Monday, February 16, 2015
His hair is getting long, and he likes to tie it up in a high pony tail. It looks particularly adorable with his heart-shaped sunglasses. He's doing the hostility thing with his mom these days, and I can only guess it's about separation and individuation--fancy words to describe growing up. And he can't resist being rough with the tiny chihuahua, despite our frequent reminders. He's generally a good natured kid, who, like all children, needs to be reigned in every now and then so he doesn't grow to be a complete Neanderthal man. His parents guide him as needed, and they really are quite good at it. They take his upsets in stride. They know he can be exhausting, they acknowledge that.
Nevertheless, no doubt he will wind up on a therapist's couch complaining about his childhood.

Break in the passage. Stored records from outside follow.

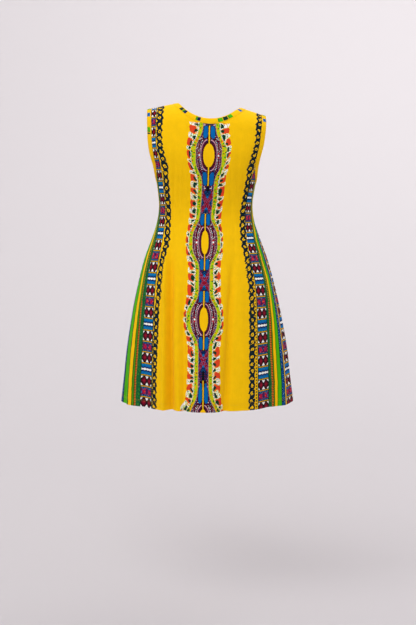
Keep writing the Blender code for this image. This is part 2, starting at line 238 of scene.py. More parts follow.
def clothPoint(angle, down, rise):
    around, downward = formSpeed(angle, down)
    normal = np.cross(around, downward)
    normal /= np.linalg.norm(normal, axis=-1, keepdims=True)
    return formPoint(angle, down) + normal * np.asarray(rise)[..., None], normal


def moved(angle, down, around, downward):
    speedAround, speedDown = formSpeed(angle, down)
    return (angle + around / np.linalg.norm(speedAround, axis=-1),
            down + downward / np.linalg.norm(speedDown, axis=-1))


def seamAngle(reach, down, front=False):
    level = levelOf(down)
    axis = (axisFrontAt if front else axisBackAt)(level)
    distance = (seamFrontAt if front else seamBackAt)(level)
    return angleAt(axis + reach * distance, down, front)


panels = {
    "wall": 0.0014, "halfGap": 0.00012, "seamDip": 0.0011, "seamRun": 0.0022,
    "neckShift": -0.008, "neckHalfWidth": 0.091, "neckDropBack": 0.079, "neckDropFront": 0.129,
    "neckBinding": 0.017, "armBinding": 0.013, "armTipBack": 0.176, "armTipFront": 0.173, "armRoundness": 6.0,
    "neckSteps": 72, "shoulderSteps": 14, "sideSteps": 56, "armRows": 72, "skirtRows": 118, "neckBlend": 0.4,
    "hemAllowance": 0.02, "hemThickness": 0.001,
    "hemStep": 0.0015, "edgeDip": 0.0004,   # how far the outer face comes in at the hem's edge
    "edgeWall": 0.0006,   # the thinnest wall at a seam, and how far the inner face comes out at the hem
    "seamColumns": (0.003, 0.007, 0.013), "lastRows": (0.0012, 0.0004),   # close together at the edges
    "neckSpan": 8, "shoulderSpan": 3,   # how a half centre panel's columns share its width
    "cut": {   # width, length and area of each flat piece of cloth
        "back_centre": (0.382, 0.95, 0.28), "front_centre": (0.345, 0.945, 0.233),
        "back_side_left": (0.175, 0.945, 0.085), "back_side_right": (0.198, 0.945, 0.093),
        "front_side_left": (0.205, 0.945, 0.107), "front_side_right": (0.2, 0.945, 0.104),
        "neck_binding": (0.018, 0.77, 0.0138), "armhole_binding_left": (0.014, 0.69, 0.0096),
        "armhole_binding_right": (0.014, 0.665, 0.0092)},   # the bands' widths once folded in two
}
underarmSeam = underarm + panels["armBinding"]


def neckCurve(share, widen, front=False):
    drop = (panels["neckDropFront"] if front else panels["neckDropBack"]) + widen
    turn = share * math.pi / 2
    return panels["neckShift"] + (panels["neckHalfWidth"] + widen) * np.sin(turn), drop * np.cos(turn)


def armholePlace(hand, share, inset, front=False):
    tip = hand * ((panels["armTipFront"] if front else panels["armTipBack"]) - inset)
    start = np.abs(angleAt(tip, 0.0, front))
    openShare = np.sqrt(np.maximum(1 - share ** panels["armRoundness"], 0))
    return hand * mix(math.pi / 2, start, openShare), share * (underarm + inset)


def panelRows():
    arm = (1 - np.cos(math.pi * np.arange(panels["armRows"] + 1) / panels["armRows"])) / 2
    above, last = (hem - short for short in panels["lastRows"])
    skirt = mix(underarmSeam, above, np.arange(1, panels["skirtRows"] + 1) / panels["skirtRows"])
    return np.concatenate((underarmSeam * arm, skirt, (last, hem)))


rows = panelRows()


def edgeShares(steps, first, last):
    # even shares from 0 to 1 with three close ones at an end that has a seam
    close = np.array(panels["seamColumns"])
    shares = np.linspace(0, 1, steps + 1)
    end = 1 - close[::-1]
    return np.concatenate((shares[:1], close[:3 * first], shares[1:-1], end[:3 * last], shares[-1:]))


def centrePlaces(front):
    neckSpan, shoulderSpan = panels["neckSpan"], panels["shoulderSpan"]
    span = neckSpan + shoulderSpan
    shoulder = edgeShares(panels["shoulderSteps"], False, True)[1:] * shoulderSpan + neckSpan
    neck = np.linspace(-neckSpan, neckSpan, panels["neckSteps"] + 1)
    step = np.concatenate((-shoulder[::-1], neck, shoulder))[None, :]
    widen = panels["neckBinding"] + panels["halfGap"]
    side, topDown = neckCurve(np.clip(step / neckSpan, -1, 1), widen, front)
    level = levelOf(topDown)
    axis = (axisFrontAt if front else axisBackAt)(level)
    topReach = (side - axis) / (seamFrontAt if front else seamBackAt)(level)
    onShoulder = np.abs(step) >= neckSpan
    pastNeck = (np.abs(step) - neckSpan) / shoulderSpan
    topReach = np.where(onShoulder, mix(topReach, np.sign(step), pastNeck), topReach)
    topDown = np.where(onShoulder, 0.0, topDown)
    down = rows[:, None]
    blend = smooth(down / panels["neckBlend"])
    reach = mix(topReach, step / span, blend)
    lowered = down + topDown * (1 - blend)
    atSeam = (np.abs(step) > span - 0.001) * np.sign(step) * panels["halfGap"] * (1 if front else -1)
    fromRidge = ((down == 0) & onShoulder) * panels["halfGap"]
    angle, lowered = moved(seamAngle(reach, lowered, front), lowered, atSeam, fromRidge)
    return angle, np.minimum(lowered, hem), reach


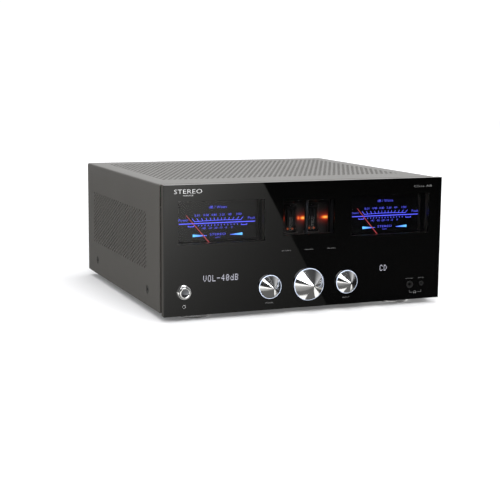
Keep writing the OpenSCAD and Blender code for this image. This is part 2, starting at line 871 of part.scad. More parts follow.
// A rocker with two faces in a shallow V, tilted to one side
module mains_rocker() {
    tilt = 8;
    color([0.12, 0.12, 0.12]) translate([inlet_x, panel_back - 2, rocker_z])
        rotate([tilt, 0, 0]) {
            rotate([90, 0, 90]) linear_extrude(10, center = true)
                polygon([[-3.6, -5], [3.2, -8.6], [4.6, -8.6], [3.4, 0], [4.6, 8.6],
                    [3.2, 8.6], [-3.6, 5]]);
            rotate([0, 90, 0]) cylinder(h = 11.4, r = 1, center = true);
        }
}

chassis_tray();
rear_panel();
top_cover();
front_frame();
front_glass();
front_subpanel();
meter_housings();
meter_dials();
meter_movements();
left_needle();
right_needle();
tube_window_frame();
tube_bracket();
tube_sockets();
tube_envelopes();
tube_cores();
left_display();
right_display();
indicator_leds();
control_board();
encoders();
volume_shaft();
volume_knob();
mode_shaft();
mode_knob();
input_shaft();
input_knob();
power_bezel();
power_button();
power_switch();
headphone_jack();
aux_jack();
foot_rings();
foot_pads();
foot_screws();
cover_screws();
rear_screws();
transformer();
transformer_clamp();
filter_capacitors();
supply_board();
amp_boards();
heatsinks();
output_transistors();
board_standoffs();
input_board();
rca_sockets();
xlr_sockets();
digital_sockets();
speaker_terminals();
post_cap_1();
post_cap_2();
post_cap_3();
post_cap_4();
ground_terminal();
ground_nut();
mains_inlet();
mains_switch();
mains_rocker();
ribbon_cable();
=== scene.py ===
"""An integrated amplifier with two power meters and a valve window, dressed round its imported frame."""

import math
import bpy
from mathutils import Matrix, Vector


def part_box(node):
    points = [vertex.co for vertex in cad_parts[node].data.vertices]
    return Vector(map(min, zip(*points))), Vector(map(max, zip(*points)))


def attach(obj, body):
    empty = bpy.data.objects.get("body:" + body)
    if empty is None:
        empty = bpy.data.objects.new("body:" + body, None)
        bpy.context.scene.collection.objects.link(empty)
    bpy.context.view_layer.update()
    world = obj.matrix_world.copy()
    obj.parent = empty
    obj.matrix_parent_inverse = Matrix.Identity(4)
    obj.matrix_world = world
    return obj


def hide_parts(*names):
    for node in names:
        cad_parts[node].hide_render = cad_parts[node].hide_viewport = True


bl_info = {
    "name": "Integrated Amplifier",
    "version": (1, 0, 0),
    "blender": (4, 5, 0),
    "location": "3D View > Sidebar > Amplifier",
    "description": "Models the visible pieces of an integrated amplifier and gives each its finish",
    "category": "Object",
}

import bmesh
import bpy
from mathutils import Matrix, Vector

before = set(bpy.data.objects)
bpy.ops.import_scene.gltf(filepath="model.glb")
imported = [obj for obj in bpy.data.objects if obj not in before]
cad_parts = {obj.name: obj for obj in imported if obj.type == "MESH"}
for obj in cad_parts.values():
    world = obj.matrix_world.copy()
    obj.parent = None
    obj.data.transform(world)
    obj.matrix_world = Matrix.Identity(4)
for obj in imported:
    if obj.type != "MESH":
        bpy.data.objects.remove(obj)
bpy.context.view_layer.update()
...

I know so many people who are estranged from their families of origin. Some take it in stride and do not worry about it. It is what it is. Others agonize over the rifts that continue. My twenties were consumed with angst over my relationship (or lack of) with my parents. My two sisters, who had children before I did, assured me that if I had a child I would look at my parents with more understanding, more compassion. And it was true.

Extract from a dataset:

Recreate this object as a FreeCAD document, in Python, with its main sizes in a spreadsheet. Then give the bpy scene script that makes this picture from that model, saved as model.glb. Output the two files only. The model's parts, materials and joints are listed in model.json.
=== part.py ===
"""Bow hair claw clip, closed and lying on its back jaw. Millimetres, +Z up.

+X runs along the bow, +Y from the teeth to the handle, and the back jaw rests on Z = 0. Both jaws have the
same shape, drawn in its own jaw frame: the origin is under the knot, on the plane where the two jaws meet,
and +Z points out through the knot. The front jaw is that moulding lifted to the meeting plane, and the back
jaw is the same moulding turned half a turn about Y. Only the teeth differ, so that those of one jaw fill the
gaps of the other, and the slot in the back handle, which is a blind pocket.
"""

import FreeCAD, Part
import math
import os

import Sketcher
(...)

Is there a statute of limitations when it comes to carrying a grudge in the family? I suppose it depends on the offense. Sometimes, often, we don't even know what we did to deserve the big freeze. And the more we try to problem-solve, the worse it gets. Amorphous accusations fill the air, the trash bin of all our hurts and perceived slights gets pulled out and dumped all over the Persian carpet.
When do you walk away if the other person refuses to engage constructively? As many of you older folks know, our BS button gets activated often these days. Life is too short for this kind of grief. I want to shout, "grow up!" But I also know the sting of feeling hurt by someone in your family, and being the imperfect creatures we are, we often respond defensively and aggressively. Tit for tat.
That's what I'm musing about today....weird, huh?